* _WHAT THIS TASK INVOLVES_
Exactly the lines between the line containing "squeegee();" and the line containing "cad_parts[obj.name] = obj", together with those two lines, are to be output.

[START OF DATA PROVIDED]

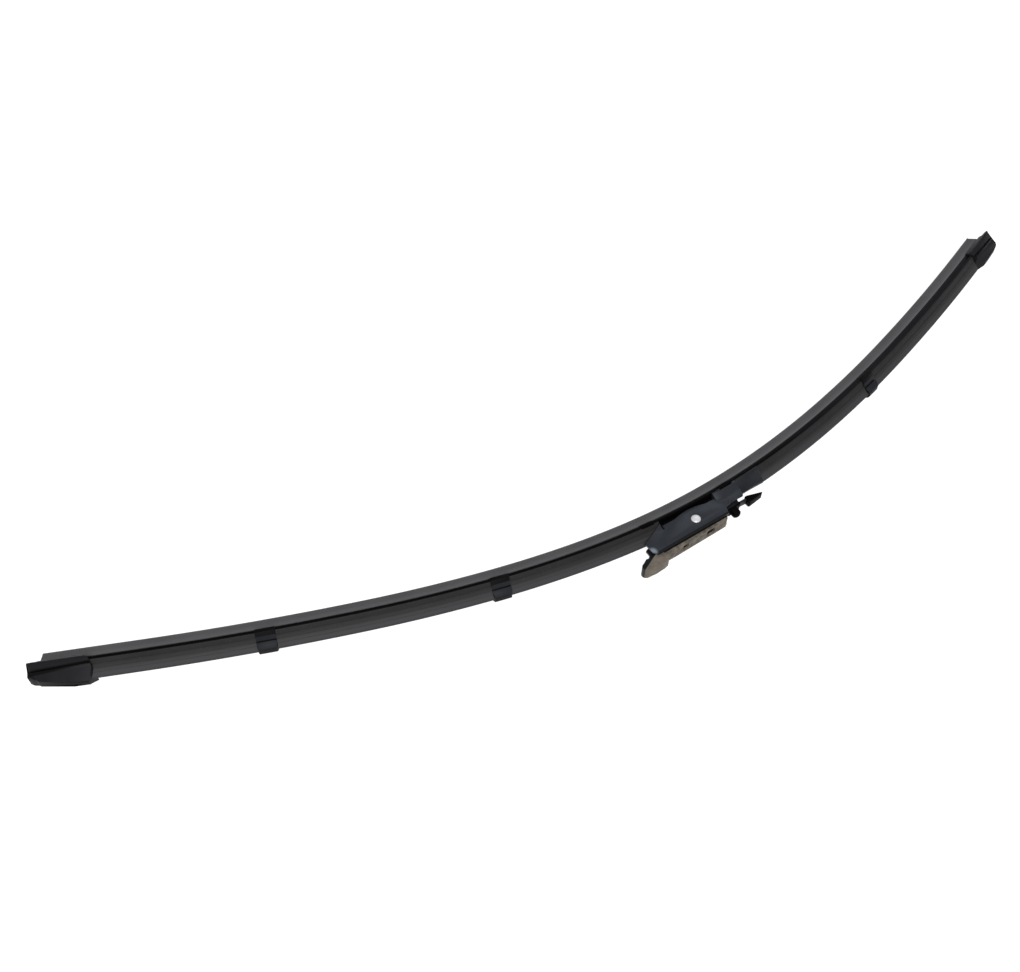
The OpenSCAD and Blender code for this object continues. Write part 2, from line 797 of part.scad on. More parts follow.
module lock_peg() {
  shank = peg_high - 1.4;
  dome = (pow(peg_radius, 2) + pow(1.4, 2)) / 2.8;
  color("#0f0f10") adapter_place() {
    slab(tongue_wide / 2 + 0.6) polygon([
      [block_left + 0.1, tongue_high], [block_right, tongue_high], [block_right, block_high - 0.5],
      [block_right - 0.6, block_high], [block_left + 0.6, block_high], [block_left + 0.1, block_high - 0.5]]);
    translate([peg_at, -block_high + 0.01, 0]) rotate([90, 0, 0]) {
      cylinder(r = peg_radius, h = shank + 0.01);
      translate([0, 0, shank]) intersection() {
        cylinder(r = peg_radius, h = 1.4);
        translate([0, 0, 1.4 - dome]) sphere(r = dome, $fn = 96);
      }
    }
  }
}

module lock_wedge() {
  low = tongue_high - tongue_thick - 0.4;
  tip = tongue_reach + wedge_tip_long;
  color("#0f0f10") adapter_place() slab(tongue_wide / 2 + 0.4) polygon([
    [tongue_reach, low], [tongue_reach + 1.2, low], [tip, low + 0.66 * wedge_tip_thick],
    [tip - 0.3, low + 0.76 * wedge_tip_thick], [tongue_reach + 0.6, low + wedge_tip_thick],
    [tongue_reach, low + wedge_tip_thick - 0.5]]);
}

squeegee();
rail_upper();
rail_lower();
spoiler_left();
spoiler_right();
clip_outer();
clip_inner();
clip_short();
end_cap_left();
end_cap_right();
carrier();
connector_base();
fairing();
pivot_rivet();
rivet_washer();
pivot_bush();
adapter_body();
adapter_nose();
lock_tongue();
lock_peg();
lock_wedge();
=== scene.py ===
# %% [markdown]
# # A flat wiper blade, dressed in its materials
#
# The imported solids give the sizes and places, and this script gives them their looks.
# The long parts are extrusions that follow the bow of the blade, so Geometry Nodes sweep them.
# The moulded parts are the solids themselves with their edges rounded off.
# Some forms differ by a few millimetres from the solids, as the photograph shows them,
# and the note before each of them says so.
# The scene is in metres, in the frame of the solids: X runs along the blade at the pivot,
# Y from the arm towards the glass, and Z across the blade. Sizes are written in mm and times MM.

# %% Load the frame
import json
import math
import bmesh
import bpy
from mathutils import Matrix, Vector

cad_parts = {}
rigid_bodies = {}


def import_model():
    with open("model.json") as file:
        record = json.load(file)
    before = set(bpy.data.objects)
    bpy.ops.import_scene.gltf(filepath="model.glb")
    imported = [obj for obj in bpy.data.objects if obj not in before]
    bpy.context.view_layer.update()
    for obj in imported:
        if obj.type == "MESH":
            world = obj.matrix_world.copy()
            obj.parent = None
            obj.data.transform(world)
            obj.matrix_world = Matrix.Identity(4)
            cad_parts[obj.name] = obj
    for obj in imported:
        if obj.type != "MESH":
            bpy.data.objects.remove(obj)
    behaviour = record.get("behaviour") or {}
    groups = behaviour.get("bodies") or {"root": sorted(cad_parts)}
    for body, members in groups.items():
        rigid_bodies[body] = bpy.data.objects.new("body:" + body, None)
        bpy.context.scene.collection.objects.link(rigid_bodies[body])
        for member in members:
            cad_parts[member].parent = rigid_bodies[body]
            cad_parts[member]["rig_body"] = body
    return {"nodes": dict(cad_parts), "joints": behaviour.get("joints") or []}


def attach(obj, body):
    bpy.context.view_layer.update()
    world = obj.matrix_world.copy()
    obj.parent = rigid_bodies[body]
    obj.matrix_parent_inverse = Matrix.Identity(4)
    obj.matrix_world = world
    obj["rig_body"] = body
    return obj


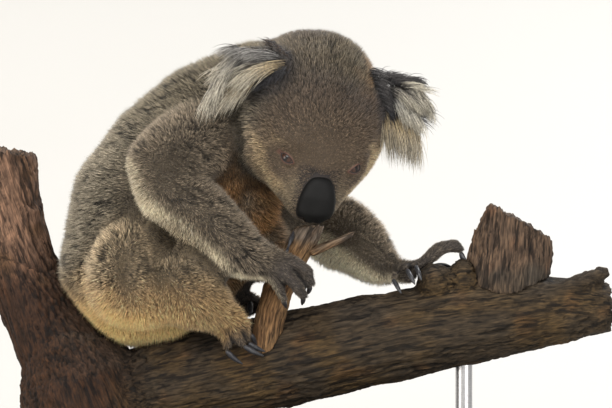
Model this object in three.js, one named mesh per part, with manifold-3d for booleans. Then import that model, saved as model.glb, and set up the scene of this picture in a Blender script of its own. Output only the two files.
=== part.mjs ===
// A life-size adult koala, sitting in the fork of a branch and leaning forward over a broken stub,
// on a plain display stand. Millimetres. X runs along the branch to the animal's front, Y to its
// left side, and Z up. The origin is the centre of the underside of the stand's base.

import * as THREE from 'three';
import { mergeVertices } from 'three/addons/utils/BufferGeometryUtils.js';
import Module from 'manifold-3d';

const wasm = await Module();
wasm.setup();

// ---------------------------------------------------------------------------------------------
// Driving dimensions
// ---------------------------------------------------------------------------------------------

const GAP = 0.35;             // clear space kept between neighbouring pieces
const WELD = 1e-3;            // vertices closer than this are one
const BLUNT = 0.35;           // how square the ends of a lofted body are, 1 being an ellipse

const HEAD = {
  at: [9.7, -60, 351.5],      // middle of the skull
  yaw: 4.4,                   // degrees, turned from the near side toward the front
  pitch: 53.9,                // degrees, nose down
  roll: 14.3,                 // degrees, crown leaning toward the front
};
const EYE = { forward: 48.5, side: 30, up: 2, radius: 8.5 };
const SOCKET = { look: [0.58, 0.5, 0.64], deep: 16, inner: 5.5, outer: 10 };    // how an eye looks out

const CLAW = { hand: 3.3, foot: 3.6 };            // radius where a claw leaves its toe

const BASE = { length: 460, width: 280, thick: 18, corner: 36, bevel: 2 };
const ROD = { radius: 8, places: [-66, 150], top: 140 };
const STEM_END = 46;          // height of the saw cut under the fork
const TRUNK_END = 326;        // height of the saw cut on the upright limb
const BRANCH_END = 288;       // how far the branch reaches in front
const FORK_TOP = 150;         // where the upright limb leaves the fork
const STUB_END = 254;         // height of the broken end in front of the chin

const SMOOTHING = 0.15;       // how far joining flat facets may move a surface, well under half GAP
const FACETS = { body: [16, 10], round: [10, 7], limb: [12, 7], paw: [8, 5], claw: [5, 4] };

// ---------------------------------------------------------------------------------------------
// Materials
// ---------------------------------------------------------------------------------------------

/** A plain finish of one colour. */
function finish(color, roughness, metalness = 0) {
  return new THREE.MeshStandardMaterial({ color, roughness, metalness });
}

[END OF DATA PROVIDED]

* _TASK OUTPUT_
squeegee();
rail_upper();
rail_lower();
spoiler_left();
spoiler_right();
clip_outer();
clip_inner();
clip_short();
end_cap_left();
end_cap_right();
carrier();
connector_base();
fairing();
pivot_rivet();
rivet_washer();
pivot_bush();
adapter_body();
adapter_nose();
lock_tongue();
lock_peg();
lock_wedge();
=== scene.py ===
# %% [markdown]
# # A flat wiper blade, dressed in its materials
#
# The imported solids give the sizes and places, and this script gives them their looks.
# The long parts are extrusions that follow the bow of the blade, so Geometry Nodes sweep them.
# The moulded parts are the solids themselves with their edges rounded off.
# Some forms differ by a few millimetres from the solids, as the photograph shows them,
# and the note before each of them says so.
# The scene is in metres, in the frame of the solids: X runs along the blade at the pivot,
# Y from the arm towards the glass, and Z across the blade. Sizes are written in mm and times MM.

# %% Load the frame
import json
import math
import bmesh
import bpy
from mathutils import Matrix, Vector

cad_parts = {}
rigid_bodies = {}


def import_model():
    with open("model.json") as file:
        record = json.load(file)
    before = set(bpy.data.objects)
    bpy.ops.import_scene.gltf(filepath="model.glb")
    imported = [obj for obj in bpy.data.objects if obj not in before]
    bpy.context.view_layer.update()
    for obj in imported:
        if obj.type == "MESH":
            world = obj.matrix_world.copy()
            obj.parent = None
            obj.data.transform(world)
            obj.matrix_world = Matrix.Identity(4)
            cad_parts[obj.name] = obj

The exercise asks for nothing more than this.